Shuttle Columbia lifts off from Pad 39B at Kennedy Space Center, Nov. 19, 1996. (NASA)
As flight engineer, I sat just beneath the flight deck’s overhead windows, Windows 7 and 8. At liftoff, I used my kneeboard mirror to look over my shoulder and down into the flame trench. I caught a shocking glimpse of the three main engines hurling tons of steam and water across the pad. Then a white-hot burst of light lit up the firebrick trench as the boosters ignited. I was only too happy to avert my gaze from the violence outside and get my eyes back on the CRTs on the instrument panel. My job was to confirm, at liftoff, that the flight software had moded over to “Ops 102,” first stage. I confirmed that indication on the screen and called”102-102,” but I’m afraid it came out a bit garbled from the jolt of liftoff and the excitement of seeing our 4.5-million-pound ship leap from the mobile launch platform. We were committed!

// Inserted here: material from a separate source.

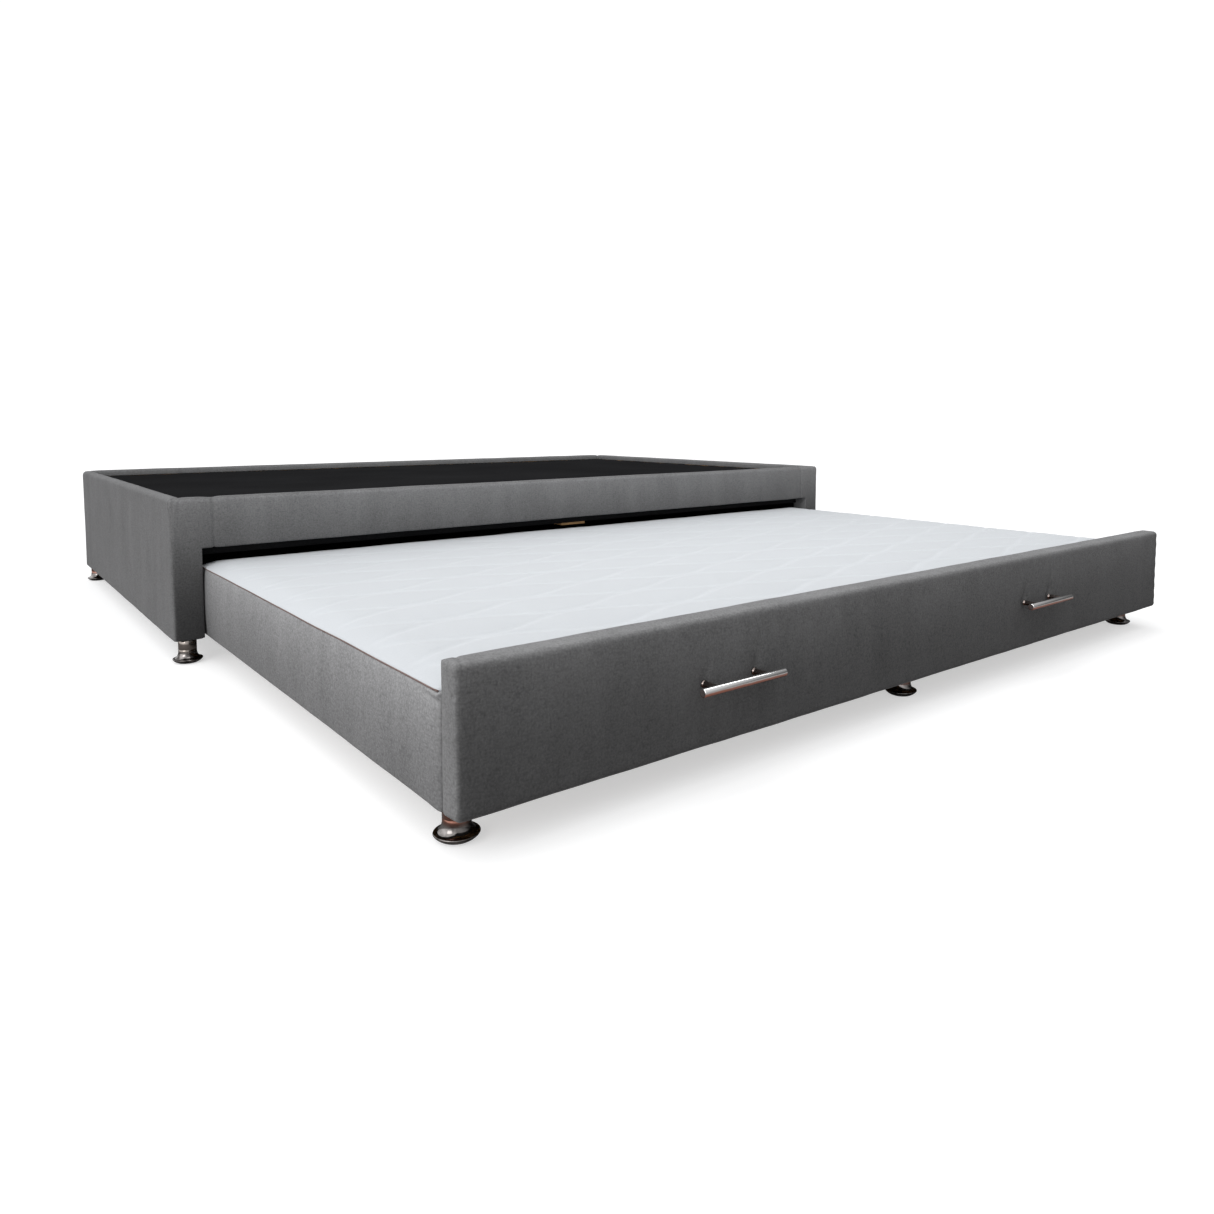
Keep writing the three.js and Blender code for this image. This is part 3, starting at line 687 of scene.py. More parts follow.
def base_cover_shape(point, normal, size, seams):
    """How the sewn cover lies over its padding: seams pulled in, mitred corners, slight unevenness."""
    shift = 0.0006 * ripple(point, 3.1, 0.16) + 0.0004 * ripple(point, 7.7, 0.05)
    on_front = point.y < BASE_LOW.y + RIM_WIDTH + 0.002
    if on_front and point.z > OPENING_TOP - 0.001:
        for seam in seams:
            shift -= size.seam_depth * dent(point.x - seam, 0.0026)
            shift -= 0.0018 * dent(point.x - seam, 0.010) * dent(point.z - BASE_HIGH.z, 0.010)
    if point.z > BASE_HIGH.z - 0.03:
        across = min(abs(point.x - BASE_LOW.x), abs(BASE_HIGH.x - point.x))
        along = min(abs(point.y - BASE_LOW.y), abs(BASE_HIGH.y - point.y))
        if max(across, along) < 0.045:
            shift -= 0.0032 * dent(across - along, 0.0030)
            shift += 0.0022 * dent(abs(across - along) - 0.008, 0.006) * dent(max(across, along), 0.030)
    wall = abs(normal.z) < 0.5
    if wall and point.z < BASE_LOW.z + 0.03:
        shift += 0.0007 * math.sin(point.x * 210 + point.y * 190) * ripple(point, 1.3, 0.12)
    return shift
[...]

Columbia rides her SRBs and main engines about 90 seconds into flight.
In the tracking camera shot above, note the flames recirculating about the base of the external tank. We were at about 2.5 g’s at this point, heading toward a booster burnout altitude of about 30 miles, at nearly 3000 mph. The mid-afternoon sun lights the orbiter as we head east into our 28.5-degree inclination orbit.

Columbia’s left solid rocket booster separates from the external tank. 16mm film frame from the ET umbilical well camera. (NASA)
During Columbia’s launch, a 16mm film camera captured solid rocket booster separation and external tank separation. This frame shows the left SRB peeling up and away from the external tank amid a white plume of exhaust from the nose separation motors. Inside the flight deck, we had just seen a brilliant flash from the ignition of those same motors, and a loud “CRACK!” as explosive bolts severed the structural links between booster and tank. Our ride instantly became smoother as Columbia powered ahead on the thrust of its liquid-fueled, space shuttle main engines. Acceleration had dropped back to just over 1 g, 2 minutes into the flight.